We are not talking about questioning the timeless truths of the Church, our biology, and the order of God. We are talking here about the social and cultural norms that may or may not honor those primary barometers of what actually is good and right.


When it comes to pregnancy and birth as well as many other choices in parenthood, we can choose what actually honors our bodies, our babies, our families, and the design of God. We can begin to question whether the norms we have never even thought to question before are actually good, true, and worthy of continuing. In fact, we can say that with the poor maternal and neonatal outcomes in our country, it is actually wise and prudent to question the system responsible for them!

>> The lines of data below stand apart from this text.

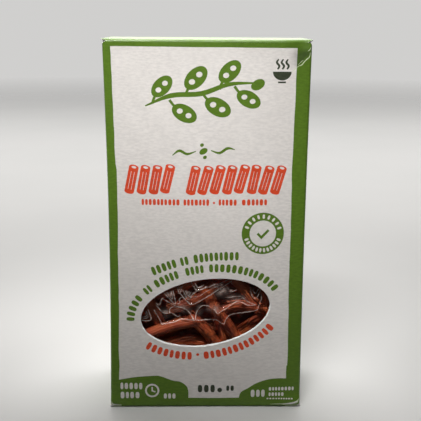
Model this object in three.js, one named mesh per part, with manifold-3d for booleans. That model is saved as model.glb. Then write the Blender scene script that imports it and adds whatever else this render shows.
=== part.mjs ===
// A windowed paperboard carton with a clear inner bag of short ridged pasta tubes.
// Millimetres, +Z up. The carton stands on its bottom flaps at z = 0 with its front towards -Y.

import * as THREE from "three";
import { mergeVertices } from "three/addons/utils/BufferGeometryUtils.js";
import Module from "manifold-3d";

const wasm = await Module();
wasm.setup();

// ---- Driving dimensions ----

const WIDTH = 95; // across the front panel
const DEPTH = 46; // across a side panel
const HEIGHT = 181; // over the closed flaps
const BOARD = 0.6; // thickness of the paperboard
const CORNER_FOLD = 1.2; // radius of the four upright folds

const BULGE = 2.5; // how far the filled carton swells at the middle of its front and its back
const BULGE_LEAN = 0.8; // below 1 brings the fullest height of the swelling down towards the base
const SIDE_BULGE = 0.9; // the same for the narrow side panels
const PINCH_LEFT = 1.2; // how far the swelling draws in the left upright folds at mid height
const PINCH_RIGHT = 0.5;

const FLAP_OVERHANG = 0.5; // how far the outer flaps stand past the side panels
const OUTER_FLAP_STOP = 1.6; // how far the outer flap's cut edge stays short of the back
const INNER_FLAP_STOP = 0.4; // the same for the inner flap at the sides

const WINDOW = { x: -0.5, z: 51.4, halfWidth: 32, halfHeight: 16.8, tilt: 9.35 };

const DENT = { x: 38.5, z: 166.5, acrossX: 8, acrossZ: 7, side: 37, slope: 0.16 }; // top right corner
const LIP = { crest: 2.9, top: 8, out: 0.9, leftStart: -40, rightStart: 33 }; // crushed bottom corners

// The filled inner bag: its gap to the board, how deep its pasta lies open behind the window and how
// far round the window that reaches, the height of its top and the radii of its ends and corners.
const BAG = { gap: 1.1, depthAtWindow: 6.4, reach: 9, top: 175, rounding: 9, corner: 8 };
const TUBE = { diameter: 6, sides: 8, steps: 7 }; // one piece of pasta

// The pasta that shows at the window: [start, middle, end, depth], where each point is measured in
// mm from the left edge and down from the top edge of the front panel, and depth is how far the
// tube's centre line lies behind the panel's outer face.
const SHOWN_PASTA = [
  [[12, 147], [27, 139.5], [43, 135.5], 4.1],
  [[39, 133], [48, 141.5], [57, 155], 4.4],
  [[45, 118], [53, 132], [57.5, 149], 5.0],
  [[51, 127], [58, 137.5], [67, 151], 4.2],
  [[55, 108], [65, 118], [74, 131], 4.6],
  [[73, 111], [78, 126], [76, 142], 5.4],
  [[17, 112], [19, 125], [25, 139], 5.6],
  [[22, 122], [36, 118], [50, 107], 5.0],
  [[28, 130], [41, 126], [52, 117], 5.6],
  [[52, 132], [63, 128], [77, 130], 5.8],
  [[24, 151], [38, 147], [52, 149], 6.2],
  [[60, 145], [68, 140], [79, 131], 6.6],
];

// ---- Places worked out from the dimensions ----

const HALF_WIDTH = WIDTH / 2;
const HALF_DEPTH = DEPTH / 2;
const OUTER_FLAP = BOARD; // depth of the first layer, from either end
const INNER_FLAP = 2 * BOARD; // depth of the second layer, where the panels begin
const DUST_FLAP = 3 * BOARD; // depth of the third layer, where the hollow begins
const PANEL_TOP = HEIGHT - INNER_FLAP;

const FRONT_STEPS = 16;
const SIDE_STEPS = 6;
const CORNER_STEPS = 2;
const LEVELS = 26;
const BAG_END_FLATNESS = 0.8; // 1 would round the bag's ends in full

// ---- Small tools ----

const clamp01 = (t) => Math.min(1, Math.max(0, t));

function smooth(from, to, value) {
  const t = clamp01((value - from) / (to - from));
  return t * t * (3 - 2 * t);
}

// Numbers from low to high that lie closer together near both ends.
function spread(low, high, steps) {
  const share = (i) => (1 - Math.cos((Math.PI * i) / steps)) / 2;
  return Array.from({ length: steps + 1 }, (_, i) => low + (high - low) * share(i));
}

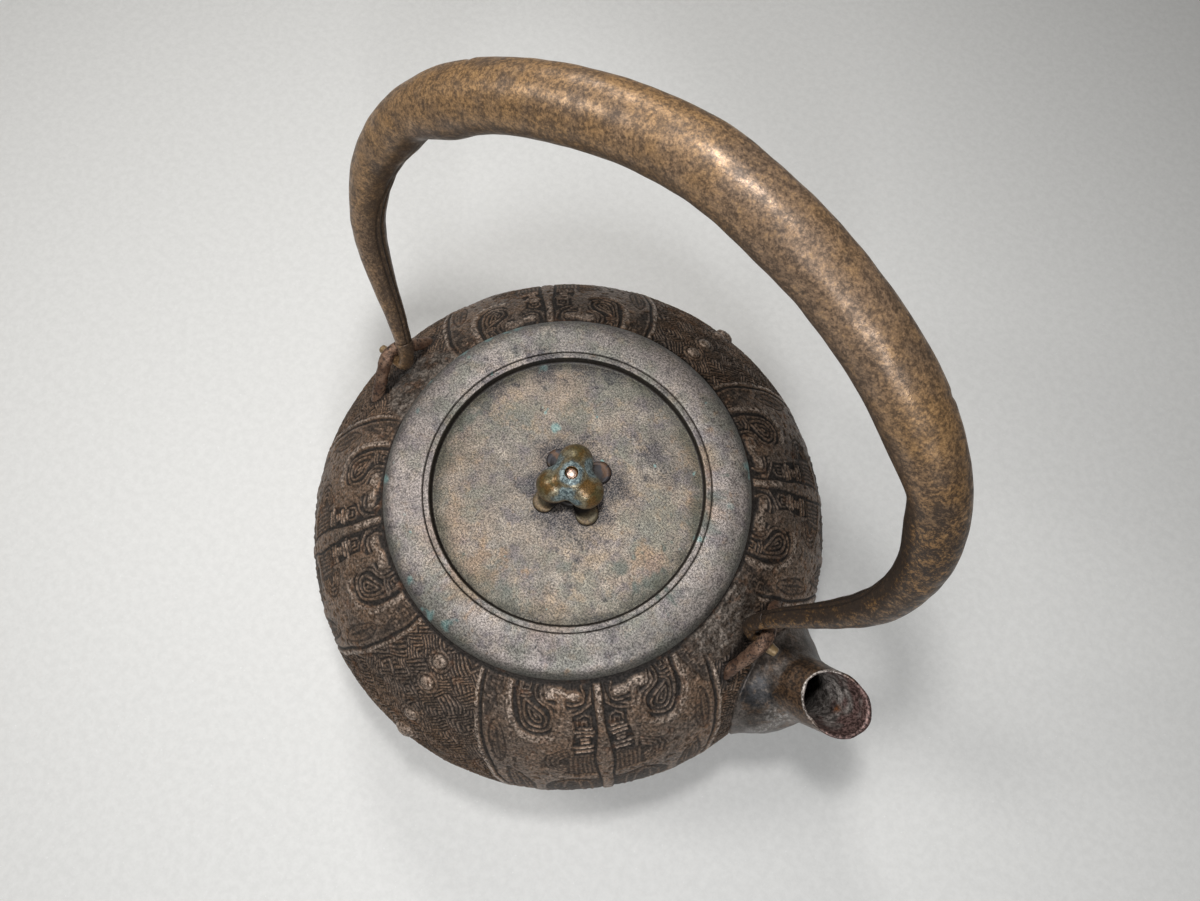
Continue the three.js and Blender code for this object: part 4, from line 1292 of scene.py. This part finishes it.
class Look:
    """A material built up node by node round one Principled shader."""

    def __init__(self, name, metallic, specular=0.5):
        self.material = bpy.data.materials.new(name)
        self.material.use_nodes = True
        self.tree = self.material.node_tree
        self.shader = self.tree.nodes["Principled BSDF"]
        self.shader.inputs["Metallic"].default_value = metallic
        self.shader.inputs["Specular IOR Level"].default_value = specular
        self.place = self.tree.nodes.new("ShaderNodeTexCoord").outputs["Object"]

    def give(self, socket, value):
        if isinstance(value, bpy.types.NodeSocket):
            self.tree.links.new(value, socket)
        else:
            socket.default_value = value

    def noise(self, size, detail=3, roughness=0.55, stretch=(1, 1, 1)):
        """Smooth noise from 0 to 1, with features of a size in millimetres."""
        node = self.tree.nodes.new("ShaderNodeTexNoise")
        node.inputs["Scale"].default_value = 1 / (size * METRES)
        node.inputs["Detail"].default_value = detail
        node.inputs["Roughness"].default_value = roughness
        mapping = self.tree.nodes.new("ShaderNodeMapping")
        mapping.inputs["Scale"].default_value = stretch
        self.tree.links.new(self.place, mapping.inputs["Vector"])
        self.tree.links.new(mapping.outputs["Vector"], node.inputs["Vector"])
        return node.outputs["Fac"]

    def attribute(self, name):
        node = self.tree.nodes.new("ShaderNodeAttribute")
        node.attribute_name = name
        return node.outputs["Fac"]

    def between(self, value, low, high, start=0.0, end=1.0):
        """A value that runs smoothly from start to end as the input runs from low to high."""
        node = self.tree.nodes.new("ShaderNodeMapRange")
        node.interpolation_type = "SMOOTHSTEP"
        self.give(node.inputs["Value"], value)
        for key, number in (("From Min", low), ("From Max", high), ("To Min", start), ("To Max", end)):
            node.inputs[key].default_value = number
        return node.outputs["Result"]

    def patches(self, low, high, size, detail=3, roughness=0.55):
        """1 in ragged patches where smooth noise is above high, and 0 where it is below low."""
        return self.between(self.noise(size, detail, roughness), low, high)

    def maths(self, operation, first, second):
        node = self.tree.nodes.new("ShaderNodeMath")
        node.operation = operation
        self.give(node.inputs[0], first)
        self.give(node.inputs[1], second)
        return node.outputs["Value"]

    def times(self, first, second):
        return self.maths("MULTIPLY", first, second)

    def plus(self, first, second):
        return self.maths("ADD", first, second)

    def mix(self, share, first, second, kind="MIX"):
        """A colour between two colours."""
        node = self.tree.nodes.new("ShaderNodeMix")
        node.data_type = "RGBA"
        node.blend_type = kind
        node.clamp_factor = True
        self.give(node.inputs[0], share)
        self.give(node.inputs[6], first)
        self.give(node.inputs[7], second)
        return node.outputs[2]

    def lay(self, colour, share, strength, over):
        """A colour with another laid over it in places, up to a strength."""
        return self.mix(self.times(share, strength), colour, over)

    def speckle(self, colour, grain, low, high, dark, light):
        """A colour made darker and lighter by fine grain."""
        return self.mix(1.0, colour, self.between(grain, low, high, dark, light), "MULTIPLY")

    def bump(self, height, depth, normal=None):
        """Fine relief from a height between 0 and 1 and a depth in millimetres."""
        node = self.tree.nodes.new("ShaderNodeBump")
        node.inputs["Strength"].default_value = 1
        node.inputs["Distance"].default_value = depth * METRES
        self.give(node.inputs["Height"], height)
        if normal is not None:
            self.give(node.inputs["Normal"], normal)
        return node.outputs["Normal"]

    def finish(self, colour, roughness, normal=None):
        self.give(self.shader.inputs["Base Color"], colour)
        self.give(self.shader.inputs["Roughness"], roughness)
        if normal is not None:
            self.give(self.shader.inputs["Normal"], normal)
        return self.material


def cast_iron():
    """Brown cast iron with dark hollows and worn, greyer crests, and painted shadow under the lugs' bars
    and on the seat.
    """
    look = Look("cast_iron", metallic=0.45)
    level = look.attribute("relief")
    blotch = look.noise(13, 4, 0.6)
    grain = look.noise(0.8, 3, 0.7)
    hollow = look.mix(blotch, srgb(38, 35, 34), srgb(51, 44, 38))
    brown = look.mix(look.between(blotch, 0.38, 0.62), srgb(91, 78, 68), srgb(107, 86, 69))
    colour = look.mix(look.between(level, 0.0, 0.7), hollow, brown)
    worn = look.times(look.between(level, 0.86, 1.0), look.between(grain, 0.35, 0.6))
    colour = look.lay(colour, worn, 0.85, srgb(156, 140, 127))
    colour = look.lay(colour, look.patches(0.56, 0.72, 5, 4), 0.4, srgb(108, 74, 50))
    pale = look.times(look.patches(0.5, 0.66, 1.1, 3, 0.7), look.between(level, 0.55, 0.8))
    colour = look.lay(colour, pale, 0.6, srgb(142, 126, 112))
    cast = look.mix(look.patches(0.42, 0.6, 3.6, 5, 0.7), srgb(70, 60, 52), srgb(112, 103, 95))
    cast = look.lay(cast, look.patches(0.54, 0.66, 4.4), 0.55, srgb(100, 74, 56))
    colour = look.mix(look.attribute("patch"), colour, cast)
    lining = look.mix(look.patches(0.4, 0.6, 6, 5, 0.65), srgb(82, 60, 46), srgb(118, 92, 74))
    colour = look.mix(look.attribute("inside"), colour, lining)
    # Painted shadow: nearly black close under the lugs' bars
    colour = look.mix(look.between(look.attribute("painted_shade"), 0, 1, 0, 0.8), colour, srgb(34, 29, 27))
    colour = look.speckle(colour, grain, 0.36, 0.64, 0.38, 1.75)
    roughness = look.between(level, 0.2, 1.0, 0.66, 0.42)
    fine = look.bump(grain, 0.2)
    return look.finish(colour, roughness, look.bump(look.noise(0.45, 2), 0.06, fine))


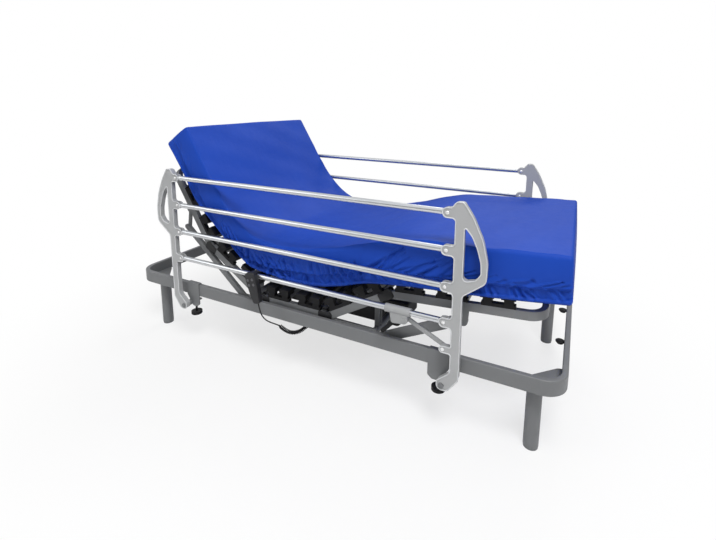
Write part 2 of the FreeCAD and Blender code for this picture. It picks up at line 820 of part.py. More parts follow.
def bar_between(name, start, end, radius, thickness, y, holes):
    """Flat bar with round ends from start to end, bored at the ends that holes names."""
    span = end - start
    length = math.hypot(span.x, span.z)
    wires = [rounded_outline(capsule(length, radius))]
    for x, bore in holes:
        wires.append(circle(x if x == 0 else length, 0, bore))
    angle = -math.degrees(math.atan2(span.z, span.x))
    return padded_body(name, wires, "XZ_Plane", thickness, Vector(start.x, y, start.z), angle)


def make_guides():
    pivot, elbow, lug = guide_points()
    bore = size["link_pin_radius"] + shaft_play
    pivot_bore = size["guide_pin_radius"] + shaft_play
    half = size["guide_width"] / 2
    guides = []
    links = []
    for tag, sign in (("near", -1), ("far", 1)):
        y = sign * size["guide_half_span"]
        guides.append(bar_between("head_guide_" + tag, pivot, elbow, size["guide_height"] / 2,
                                  "Dimensions.guide_width", y, [(0, pivot_bore), (1, bore)]))
        link_y = sign * (size["guide_half_span"] - half - side_play - size["link_plate"] / 2)
        plate = bar_between("guide_link_plate_" + tag, elbow, lug, 10, "Dimensions.link_plate", link_y, [])
        pin = rod("guide_link_pin_" + tag, (elbow.x, link_y, elbow.z),
                  (elbow.x, sign * (size["guide_half_span"] + half + 1), elbow.z), "Dimensions.link_pin_radius")
        links.append(fused("guide_link_" + tag, plate, pin))
    keep("head_guides", group("head_guides", guides))
    keep("guide_links", group("guide_links", links))


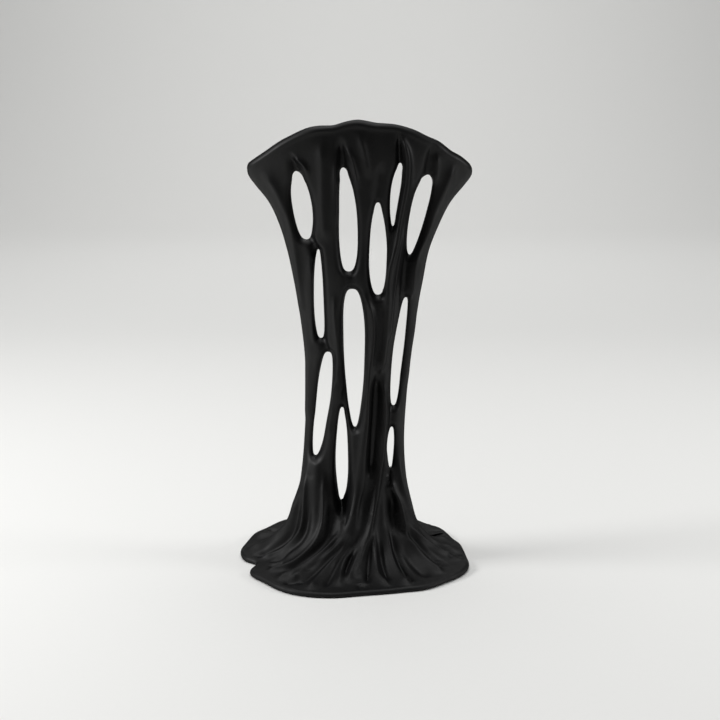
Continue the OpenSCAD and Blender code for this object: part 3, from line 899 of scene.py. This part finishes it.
# %% The core
CORE_PROFILE = [(0.72, 0.0), (0.72, 0.2), (0.66, 0.4), (0.5, 0.52), (0.28, 0.58), (0.05, 0.6)]
TURN = np.linspace(0, 2 * np.pi, 65)[:-1]
rings = arc(CORE_PROFILE)
core_points = [(CORE_X + CORE[0] * r * np.cos(a), CORE[1] * r * np.sin(a), SLAB + h * (FOOT - SLAB))
               for r, h in rings for a in TURN]
around = len(TURN)
core_faces = [tuple(range(around))[::-1], tuple(range(len(core_points) - around, len(core_points)))]
core_faces += [(low + n, low + (n + 1) % around, low + around + (n + 1) % around, low + around + n)
               for low in range(0, len(core_points) - around, around) for n in range(around)]
core_mesh = bpy.data.meshes.new("clay_foot_core")
core_mesh.from_pydata([tuple(v / METRE for v in p) for p in core_points], [], core_faces)
core_mesh.shade_smooth()
core = bpy.data.objects.new("clay_foot_core", core_mesh)
bpy.context.scene.collection.objects.link(core)
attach(core, "root")
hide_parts("foot_core")
pieces["foot_core"] = core
print(f"the core is {-clay(*np.array(core_points).T).max():.1f} mm inside the clay")

# %% [markdown]
# ## Shader maths as plain expressions
# A `Wire` wraps one socket. Adding, subtracting or multiplying wires adds the Math node that does
# it, so a mask reads like a formula.


# %% A small shader language
class Wire:
    def __init__(self, bench, socket):
        self.bench, self.socket = bench, socket

    def math(self, operation, *others, clamp=False):
        inputs = {n: o for n, o in enumerate((self, *others))}
        return self.bench.node("ShaderNodeMath", {"operation": operation, "use_clamp": clamp}, inputs)

    def __add__(self, other):
        return self.math("ADD", other)

    def __mul__(self, other):
        return self.math("MULTIPLY", other)

    def __sub__(self, other):
        return self.math("SUBTRACT", other)

    def __rsub__(self, other):
        return self.bench.node("ShaderNodeMath", {"operation": "SUBTRACT"}, {0: other, 1: self})

    __radd__, __rmul__ = __add__, __mul__

    def between(self, low, high):
        """0 below low, 1 above high."""
        return ((self - low) * (1 / (high - low))).math("MULTIPLY", 1, clamp=True)


class Bench:
    """One material's node tree."""

    def __init__(self, name):
        self.material = bpy.data.materials.new(name)
        self.material.use_nodes = True
        self.tree = self.material.node_tree
        self.tree.nodes.clear()

    def node(self, kind, settings=None, inputs=None, output=0):
        made = self.tree.nodes.new(kind)
        for key, value in (settings or {}).items():
            setattr(made, key, value)
        for key, value in (inputs or {}).items():
            if isinstance(value, Wire):
                self.tree.links.new(value.socket, made.inputs[key])
            else:
                made.inputs[key].default_value = value
        return Wire(self, made.outputs[output]) if made.outputs else None

    def mix(self, factor, a, b):
        """A colour between a and b."""
        made = self.tree.nodes.new("ShaderNodeMix")
        made.data_type = "RGBA"
        for socket, value in zip((0, 6, 7), (factor, a, b)):
            if isinstance(value, Wire):
                self.tree.links.new(value.socket, made.inputs[socket])
            else:
                made.inputs[socket].default_value = value
        return Wire(self, made.outputs[2])

    def stretched(self, scale):
        """The object's own coordinates, stretched by a different amount along each axis."""
        coords = self.node("ShaderNodeTexCoord", output=3)
        return self.node("ShaderNodeVectorMath", {"operation": "MULTIPLY"}, {0: coords, 1: scale})

    def noise(self, vector, scale, detail=3, rough=0.5):
        return self.node("ShaderNodeTexNoise", {"noise_dimensions": "3D"},
                         {"Vector": vector, "Scale": scale, "Detail": detail, "Roughness": rough})


# %% [markdown]
# ## Burnished black clay
# The black comes from smoke in a closed kiln, and the satin from rubbing the leather-hard clay with
# a stone. So the colour hardly changes, while the shine does: the stone leaves faint streaks along
# its way. Under it all is the grain of the clay.

# %% The clay's finish
SOOT = (0.0022, 0.0022, 0.0024, 1)
GRAPHITE = (0.0045, 0.0045, 0.0045, 1)


def black_clay(name, along, shine):
    """Black clay. along stretches the burnishing streaks, shine is the roughness where it is best."""
    bench = Bench(name)
    plain = bench.stretched((1, 1, 1))
    streaks = bench.noise(bench.stretched(along), 1.0, detail=4, rough=0.55)
    clouds = bench.noise(plain, 28.0, detail=3)
    patches = bench.noise(plain, 95.0, detail=4, rough=0.6)
    grain = bench.noise(plain, 1500.0, detail=2, rough=0.6)
    pits = bench.node("ShaderNodeTexVoronoi", {"feature": "F1"}, {"Vector": plain, "Scale": 420.0})
    pit = 1 - pits.between(0.08, 0.22)
    pit_here = pit * patches.between(0.56, 0.66)
    tone = (clouds * 0.6 + patches * 0.4).between(0.32, 0.68)
    colour = bench.mix(tone, SOOT, GRAPHITE)
    rubbed = streaks.between(0.35, 0.65) * 0.6 + clouds.between(0.35, 0.7) * 0.4
    roughness = shine + 0.13 - rubbed * 0.13 + pit_here * 0.12 + grain * 0.04
    height = grain * 0.5 + streaks * 1.6 + patches * 0.7 - pit_here * 0.8
    bump = bench.node("ShaderNodeBump", {}, {"Strength": 0.5, "Distance": 0.00012, "Height": height})
    polished = bench.node("ShaderNodeBsdfPrincipled", {}, {
        "Base Color": colour, "Roughness": roughness, "Normal": bump, "IOR": 1.34,
        "Specular IOR Level": 0.5})
    # Painted shade: a matte near-black copy of the clay, mixed in where the surface turns away from view,
    # darkens the outline.
    painted_dark_outline = bench.node("ShaderNodeBsdfPrincipled", {}, {
        "Base Color": SOOT, "Roughness": 0.9, "Normal": bump, "Specular IOR Level": 0.05})
    glance = bench.node("ShaderNodeLayerWeight", {}, {"Blend": 0.5}, output=1)
    # The more the surface turns away from view, the more painted shade darkens it.
    surface = bench.node("ShaderNodeMixShader", {}, {
        0: glance.between(0.30, 0.85) * 0.8, 1: polished, 2: painted_dark_outline})
    bench.node("ShaderNodeOutputMaterial", {}, {"Surface": surface})
    return bench.material


FINISHES = {
    "foot_clay": black_clay("black clay of the foot", (160, 160, 60), 0.48),
    "coil_clay": black_clay("black clay of the coils", (260, 260, 26), 0.40),
    "crown_clay": black_clay("black clay of the crown", (220, 220, 30), 0.40),
    "rim_clay": black_clay("black clay of the rim", (40, 220, 220), 0.42),
}
for name, piece in pieces.items():
    piece.data.materials.append(FINISHES[slots[name]])
print(f"{len(FINISHES)} finishes on {len(pieces)} pieces")

# %% [markdown]
# ## A pale sweep and soft light
# The floor bends up into the back wall in one curve, so there is no horizon. It could be endless,
# but a floor that stops a good arm's length away keeps the light even wherever it is looked at from.

# %% The sweep
PAPER = (0.80, 0.80, 0.785, 1)


def sweep_mesh():
    """A floor that bends up into a wall behind the object."""
    reach, back, bend, tall, parts = 1.7, 2.2, 1.2, 2.4, 24
    line = [(-reach, 0.0), (0.0, 0.0)]
    for n in range(parts + 1):
        a = math.pi / 2 * n / parts
        line.append((back + bend * math.sin(a), bend * (1 - math.cos(a))))
    line.append((back + bend, tall))
    verts = [(s * reach, y, z) for y, z in line for s in (-1, 1)]
    quads = [(2 * n, 2 * n + 1, 2 * n + 3, 2 * n + 2) for n in range(len(line) - 1)]
    mesh = bpy.data.meshes.new("paper_sweep")
    mesh.from_pydata(verts, [], quads)
    mesh.shade_smooth()
    return mesh


paper = Bench("matte paper")
fleck = paper.noise(paper.stretched((1, 1, 1)), 240.0, detail=2)
tone = paper.mix(fleck, PAPER, tuple(0.985 * c for c in PAPER[:3]) + (1,))
sheet = paper.node("ShaderNodeBsdfPrincipled", {}, {"Base Color": tone, "Roughness": 0.95,
                                                    "Specular IOR Level": 0.1})
paper.node("ShaderNodeOutputMaterial", {}, {"Surface": sheet})
floor = bpy.data.objects.new("paper_sweep", sweep_mesh())
bpy.context.scene.collection.objects.link(floor)
floor.data.materials.append(paper.material)

# %% [markdown]
# ## Soft light on burnished black
# Burnished black shows only what it reflects. A white room all round would turn it grey, so the room
# gives it very little light, though it looks pale to the eye. One large disk overhead, a smaller one
# at each side to draw the ridges, and one that washes the wall do the rest.


# %% Lights
def soft_light(name, place, aim, size, power):
    """A round light of a size in metres and a power in watts, turned to its aim."""
    lamp = bpy.data.lights.new(name, "AREA")
    lamp.shape, lamp.size, lamp.energy = "DISK", size, power
    held = bpy.data.objects.new(name, lamp)
    held.location = place
    held.rotation_euler = (Vector(aim) - Vector(place)).to_track_quat("-Z", "Y").to_euler()
    bpy.context.scene.collection.objects.link(held)


MIDDLE = (0.0, 0.0, HEIGHT / METRE / 2)
soft_light("overhead", (0.0, 0.6, 2.6), (0.0, 0.5, 0.0), 3.0, 58)
soft_light("window_left", (-1.25, -0.15, 0.8), MIDDLE, 0.5, 12)
soft_light("bounce_right", (1.3, -0.1, 0.6), MIDDLE, 0.4, 5)
soft_light("wall_wash", (0.0, 1.6, 1.9), (0.0, 3.4, 1.3), 1.6, 15)
world = bpy.data.worlds.new("grey room")
world.use_nodes = True
world.node_tree.nodes["Background"].inputs["Color"].default_value = (1.0, 1.0, 0.99, 1)
path = world.node_tree.nodes.new("ShaderNodeLightPath")
shares = world.node_tree.nodes.new("ShaderNodeMapRange")
shares.inputs["To Min"].default_value = 0.055       # what reaches the clay
shares.inputs["To Max"].default_value = 0.7         # what is seen behind it
world.node_tree.links.new(path.outputs["Is Camera Ray"], shares.inputs["Value"])
sky = world.node_tree.nodes["Background"].inputs["Strength"]
world.node_tree.links.new(shares.outputs["Result"], sky)
bpy.context.scene.world = world
bpy.context.scene.view_settings.view_transform = "Standard"

# %% [markdown]
# ## The camera
# It stands about three object heights away and looks down a little, so the foot opens into a wide
# oval while the crown is seen nearly edge on.

# %% Camera
TILT = math.radians(12.0)
AWAY = 1.108            # metres from the aim
AIM = Vector((0.003, 0.0, 0.164))
LENS = 70.1             # the lens's focal length, in millimetres
lens = bpy.data.cameras.new("camera")
lens.sensor_width = 36.0
lens.lens = LENS
camera = bpy.data.objects.new("camera", lens)
camera.location = AIM + Vector((0, -math.cos(TILT), math.sin(TILT))) * AWAY
camera.rotation_euler = (math.pi / 2 - TILT, 0, 0)
bpy.context.scene.collection.objects.link(camera)
bpy.context.scene.camera = camera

In our current culture of pregnancy and birth, it has become normal for an insurance company to decide where and how a woman gives birth. It has become normal for births to be scheduled at the convenience of the doctor or hospital staffing. It has become normal for providers to put time limits on how long a woman "should" be pregnant or in labor. It has become normal for government politicians lobbied by corporate entities to dictate what your doctor or midwife can and cannot do, how they can or cannot serve you, despite their own clinical expertise or your free informed consent. It has become normal for doctors and hospitals to ignore readily available evidence that contradicts their standard protocol. It has become normal to have strangers surround a woman at her most vulnerable and sacred moments. It has become normal for pregnancy to be treated like a disease and for women and babies to compromise their safety and care to fit the needs of the system rather than the system working to fit the needs of women and babies.


But should all those things be normal? Is this good and right? Is this how God intended it to be? Is the current standard model of care working within the design of God and serving the individual? Is it honoring motherhood? Is it honoring physiology? Is it leading to healthier outcomes?


You can choose to just go with the flow, not question, do what you've been trained to believe is normal. You can let your birth be decided by who your insurance covers, by who happens to be there at the hospital, by what your state has dictated is "allowed", by the schedule of your doctor, or by what will make the least waves in your social circles. You as mother can choose to do that.


But you can also choose to step outside the paradigm you were told is normal. You can choose to question whether those norms are actually good and right for you, your baby, your family. You can ask if there's a better way. You can embrace the authority God has given to you and only you as mother of this baby and caretaker of your body. You can make decisions informed by your faith, your intuition, and your biology even if it makes others uncomfortable, upset, hurt, or defensive. Even if it means sacrifice and extra work.


Perhaps for some the “pain of childbearing” comes in the form of winnowing relationships, being vilified or misunderstood, setting boundaries that sting, daring to say no, financial sacrifice, stepping outside a comfort zone or cultural norm, or claiming maternal authority when it would be a whole lot easier to acquiesce it to others. Those all come with some degree of pain at the service of our vocation and bearing life. They all can play a part in claiming mature motherhood.


There are situations outside our control, yes. There may be circumstances in your pregnancy or birth allowed by God that mean you do listen to the voices and advice within the system, when it is wise and good to trust those who are skilled in medicine and surgery. There are absolutely times when it honors God and ourselves to address pathology and seek the care and gifts of healers and doctors. But always remember that it is our right and responsibility to discern, to question, to plan, to be the primary decision makers for ourselves and our babies. Remember that we answer to God and our families first, not fallible systems, cultural norms, or manmade authority. We can claim and embrace that in our own unique circumstances. We can question with confidence. We can choose or we can let it be chosen for us.